I think radar (and similarly lidar) are good at gauging distance (and also speed) of object. Its response to material depend on the absorption of the particular wavelength of the particular material. In radar frequency what i heard is that metal objects will present a bigger reflection than an organic object. I suspect this is why overhead freeway signs are such a problem because they throw out such a large false signal. The AI algorithm may be ignoring those large radar signals from stationary objects to avoid false-alarms from the signs.
Radar also doesn't have the spatial resolution of a camera. Radar works at much longer wavelength than light. When the car is traveling at freeway speed, and trying to tell a large stationary metal object ahead, whether it's at ground level (a car), vs 20 ft overhead (a sign), is not trivial. 60mph is 88 ft/sec, so seeing something 5 sec ahead is ~450ft away, a 20ft vertical placement difference at that far away could be difficult for radar if it doesn't have the necessary spatial resolution. Lidar, on the other hand, with higher resolution, would do much better in this specific case.

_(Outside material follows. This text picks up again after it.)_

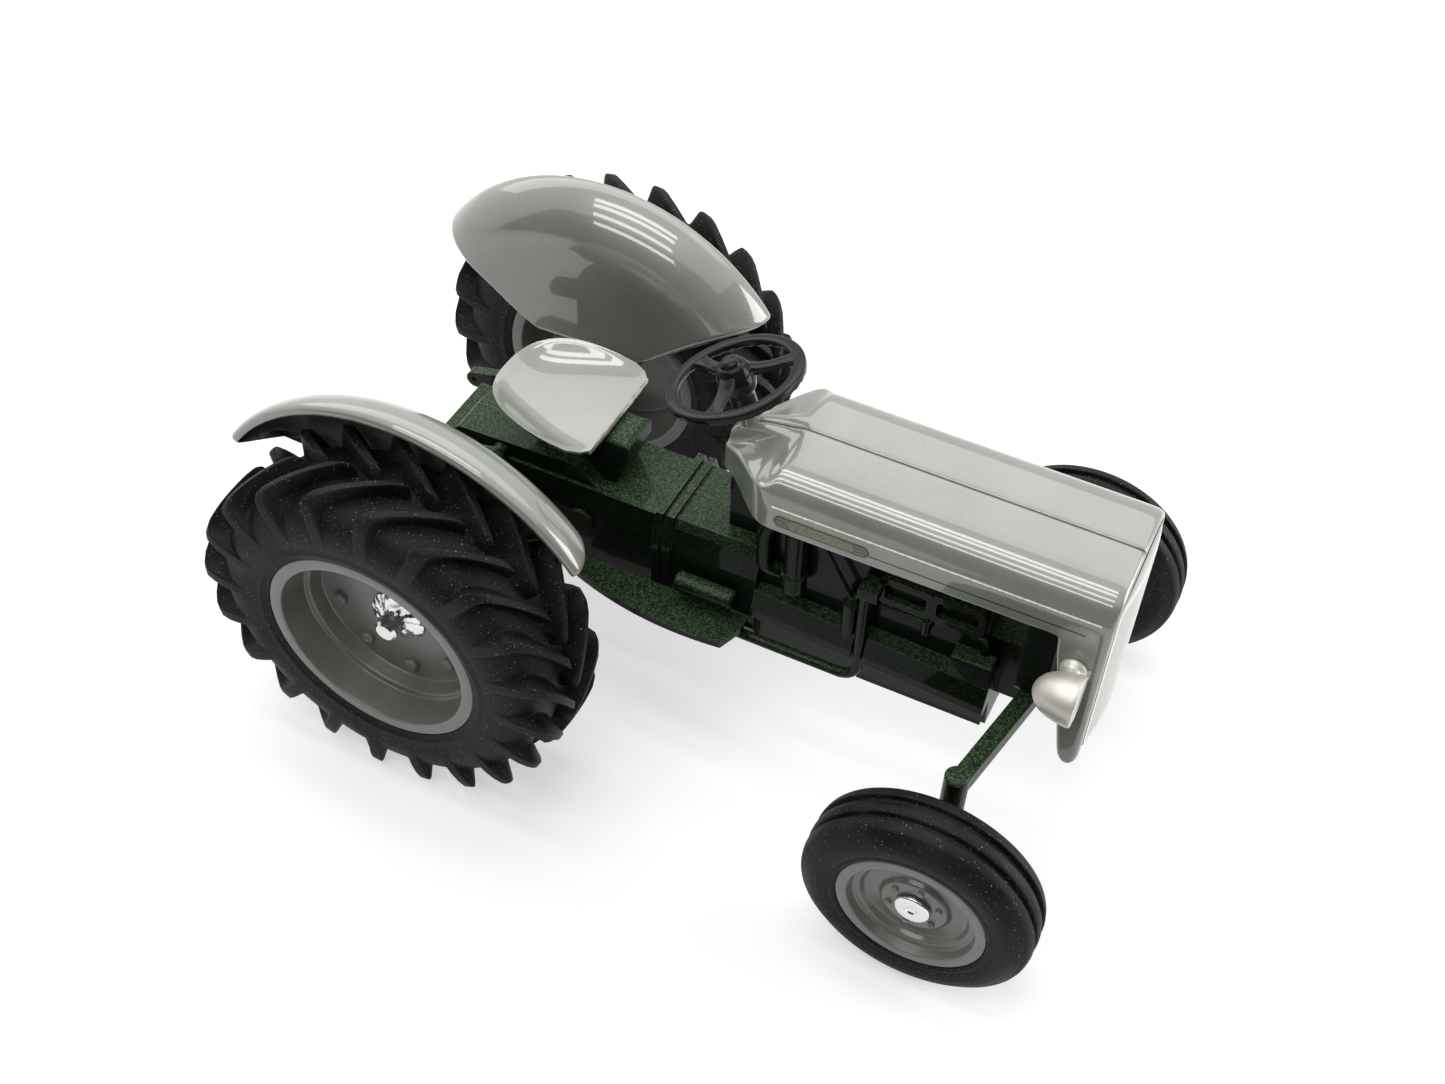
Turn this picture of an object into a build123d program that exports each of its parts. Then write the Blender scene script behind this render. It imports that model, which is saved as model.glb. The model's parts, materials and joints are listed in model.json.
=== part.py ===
from build123d import *
import os
from math import cos, degrees, radians, sin

# A 1:16 die-cast model of a small grey farm tractor of the 1950s, in millimetres.
# +X is forward, +Y is the driver's left, +Z is up, and the ground is z = 0.
# Lengths named ..._ahead are measured forward from the rear axle, and heights from the ground.
# Sideways places are measured from the centre plane, so one value serves both sides.

os.makedirs("parts", exist_ok=True)

# Stance
wheelbase = 114.3
rear_tyre_radius = 40.5
front_tyre_radius = 23.3
rear_x = -(wheelbase + front_tyre_radius - rear_tyre_radius) / 2
front_x = rear_x + wheelbase

# Fits
running_fit = 0.05
seat_gap = 0.05
side_play = 0.35
join_over = 1.0
cut_over = 1.0

# Rear wheel
rear_rim_face = 57.3
rear_rim_radius = 23.5
rear_rim_width = 21.8
rear_rim_lip = 1.3
rear_rim_bed = 22.5
rear_rim_band = 2.7
rear_disc_depth = 10.3
rear_disc_thick = 1.6
rear_step_depth = 6.8
rear_step_drop = 1.2
rear_hub_radius = 6.0
rear_tyre_bulge = 1.0
rear_shoulder_inset = 3.2
rear_shoulder_drop = 1.6
rear_skin_inset = 0.8
rear_carcass_drop = 1.6
rear_carcass_inset = 3.0
rear_carcass_side = 1.8
lug_count = 20
lug_height = 4.0
lug_width = 3.4
lug_side_width = 4.0
lug_lead = 15.3
lug_side_low = 33.0
lug_side_high = 37.0
lug_side_angle = 12.3
lug_middle_gap = 0.4

# Rear axle rod and its push nuts
rear_rod_radius = 2.5
rear_rod_end = 52.3
rear_rod_chamfer = 0.6
push_nut_radius = 6.0
push_nut_thick = 1.2

# Front wheel
front_rim_face = 53.8
front_rim_radius = 15.0
front_rim_width = 12.6
front_rim_lip = 1.0
front_rim_bed = 14.0
front_rim_band = 2.2
front_disc_depth = 3.4
front_disc_thick = 1.8
front_boss_radius = 6.5
front_boss_rise = 1.2
front_step_drop = 0.6
front_step_depth = 1.4
front_barrel_taper = 1.0
front_hub_radius = 4.0
front_tyre_bulge = 0.6
front_groove_depth = 1.3
front_groove_width = 1.5
front_rib_width = 2.4

# Front axle
post_out = 36.3
post_radius = 2.4
post_top = 46.0
post_bottom = 17.5
post_chamfer = 0.4
beam_ahead = 121.5
beam_height = 42.2
beam_depth = 3.6
beam_tall = 3.6
nail_radius = 1.3
nail_head_radius = 3.6
nail_head_thick = 0.8
nail_head_round = 0.2
nail_root = 34.6

# Gearbox, bell housing and lift cover
casting_rear_ahead = -14.0
gearbox_top = 52.6
gearbox_top_half = 8.8
gearbox_side_half = 10.2
gearbox_bottom = 24.0
gearbox_bottom_half = 7.5
gearbox_shoulder = 6.0
gearbox_foot = 8.0
rib_ahead = 38.3
rib_thick = 1.6
rib_gap = 0.9
rib_proud = 1.6
rib_corner = 1.0
bell_end_ahead = 61.5
bell_top_half = 9.6
bell_side_half = 11.2
bell_step = 1.2
bell_foot_proud = 1.0
cover_front_ahead = 19.5
cover_rear_ahead = -10.0
cover_half = 8.1
cover_top = 56.0
cover_rise = 1.2
cover_slope_length = 5.0
cover_sink = 4.0
cover_toe_sink = 0.5
cover_chamfer = 1.0
trumpet_end = 33.0
trumpet_end_radius = 6.0
trumpet_root_radius = 9.0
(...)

IMO what is needed is for camera image processing to catch up and be able to recognize stationary objects. This is also difficult. With one camera (mono-vision) it is impossible to tell distance (and therefore speed) of an object from 1 single frame. By comparing frames at different times, the size of the object would change and that could tell the relative speed. But a lot of things can factor in, such as lateral speed, and also a big difficulty is that the image processing need to be able to recognize an object in one frame and "remember" the same object in the next frame.
With 2 camera and stereo vision, distance can be computed, and therefore speed. The difficulty here is the computation power needed to do it in real time. I trust Tesla saying that they can get there with the HW they have now, but it will require a lot of development work.
What about three radars and training on the image directly ahead in the area of interest for the motion of the car? I know, a hardware change and the computation issue is amplified, but if they have "trained" the old system to look ahead of the most immediate car, why not more?